Day 22 at Koror is in sharp contrast, as Coby brushes his teeth while Ian complains about Coby's attitude and Janu's lethargy. Coby, to whom I now regret giving props last week, is impossible. Entrepreneur that he is, though, he manages to open a hair-care salon for Caryn and proceeds to dish as he rinses.

Back to Steph, who, failing to find fish, is now trying to knock coconuts out of trees with a stick. Failing that as well, she climbs the tree and wrenches a coconut out by hand; this is one tough cookie. And, might I add, one hot mama.

Tree mail arrives at Ulong Steph's place instructing her to hightail it over to Koror. At this point I realize for the first time that Steph is wearing diamond stud earrings. I suppose I was blinded by the underwire bra and the short shorts until now. Still, I wonder why she didn't hand those earrings to a crew member to hang on to until the end.

There is something endearing aboout this woman, or at least she is edited that way. Tough as nails at every turn, she tears up at the prospect of having friends. I suspect this is more an editing trick intended to lock us into her story than it is a reflection of Steph's superhuman capabilities. Still, I'm pulling for her, and as she paddles alone across the South Pacific, I can't help but think that the pampered and idle women of Koror are in for a shock when good ol' Steph arrives.

Steph, who has been up for hours getting mail, collecting her stuff, and paddling her canoe, strolls into Koror and rousts the entire camp out of a tropical stupor. Seriously. They are all just lying around. Group hugs ensue, and Steph is now a member of Koror.

The girls waste no time getting catty, and I have no tolerance for transcribing girl talk, so I shant.

Coby, for his part, joins in the girl talk, opining "Katie shot up Stephenie's butt" and generally carrying on worse than the women. Coby is plucking my last nerve, and I wonder if this is another editing ploy.

It appears that the reward challenge was Steph's paddle over to Koror, as a couple local Palauns arrive to teach the tribe how to fish. Their English is remarkably good, and my wife speculates that these "natives" are a product of central casting.

Long story short (and I mean l o o o n g - this is the most boring segment of Survivor ever) the Palauns teach the tribe to catch bait and then catch fish with the bait. The backstory is that Coby again gets whiny and pouts.
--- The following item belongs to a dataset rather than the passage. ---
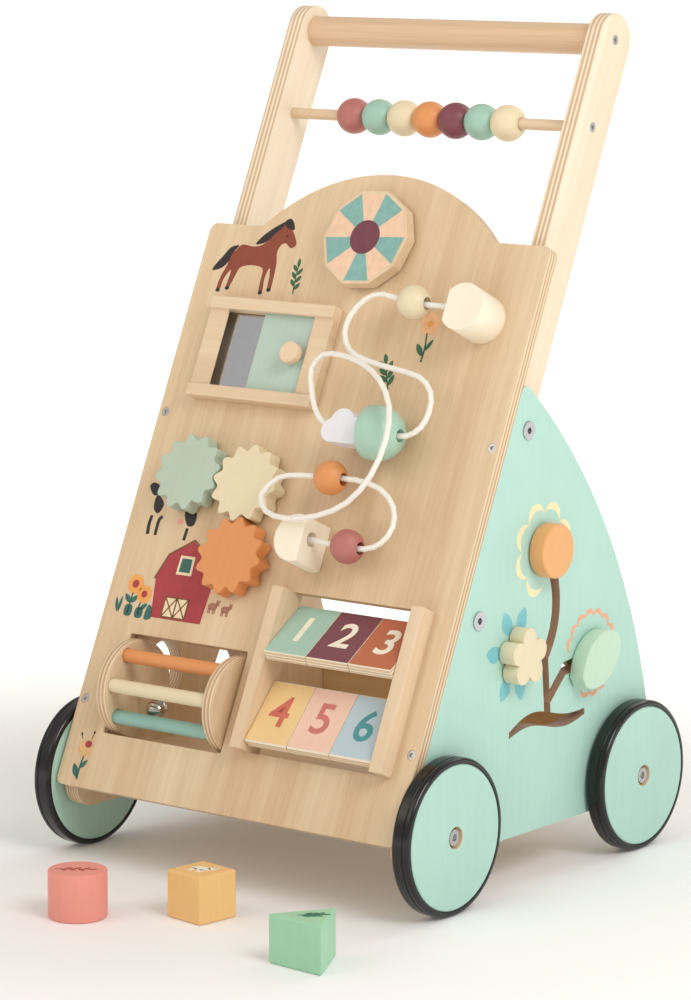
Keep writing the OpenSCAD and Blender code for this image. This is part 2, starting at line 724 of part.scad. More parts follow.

After the Palauns teach Tom, Ian, and Gregg to fish from the outrigger, the crew returns to camp with a feast of fish and bottles of rum. Now this gets my attention. And Tom's as well; he gets ploughed like the good Irish fireman that he is. Not just tipsy. We're talking staggering, slurring, falling down wasted.

Day 24 finds Koror honing their fishing skills and Tom a little sheepish about the previous night's bacchanal. The Palauns go on their way to great fanfare from the tribe and considerable bullsh*t from Tom, who feigns honor for the knowledge of the locals.

Coby continues to dish, calling Steph over to bring her on board the gossip train. Steph immediately gives up everything he tells her to Jen and Steph. As everyone tries to figure out what to do with Steph, Tom reassures her that she still has friends. Steph has some figuring out to do.

Time for immunity challenge, which is now individual. The challenge is the old warhorse perch standing game, last one standing on a 12" circle 6 feet above the water wins.

Up they climb, time passes, Probst lounges in a beach chair, and the contestants look pained. After an hour of this nonsense, Probst breaks out the donuts, and Coby and Janu pack it in for the food.

Into the evening they go, taunted incessently by Coby, who has become even more obnoxious. Does he not realize that his puzzle solving skills, once a tribal asset, are now an individual threat? Why would anyone want to keep this guy around?

At 2 1/2 hours, Probst brings on chocolate chip cookies and milk, which are too much for Gregg, Jen, Kim, and Ian. Jen and Kim are in the water before Probst can finish saying "cookies."

Only Tom, Steph, and Caryn remain at their posts.

Tom, who last night was the drunk Irishman, tonight proclaims himself to be the stubborn Irishman. Finally, at 3 hours it is dark, Steph can barely keep her shorts up (pleez, pleez I say to myself, but to no avail) and Probst produces a pizza. That's just too much for Caryn and Steph, so Tom wins immunity.

Tribal Council and Probst probes. Coby thinks he is running this show, Janu thinks she is gone, Steph thinks the same, but she looks too smug for me. She knows something.

Vote, vote, vote, tally tally tally. And the winner is - Coby, and his flame is extinguished. Let me rephrase that, because I don't think Coby's flame will ever be extinguished. Rather, his torch is snuffed, and he swishes into the jungle, inexplicably thanking the group for the complement. Does he think they were afraid of his Survivor skills? 'Cause it looked to me that they were simply sick of his attitude.

Next week: Janu goes ballistic, the natives get restless, and someone is left alone.

9PM: Yankees and Sox are knotted at 5 in the 6th. I'll have to check SportCenter and see what happened while I was watching the Bozos of Palau.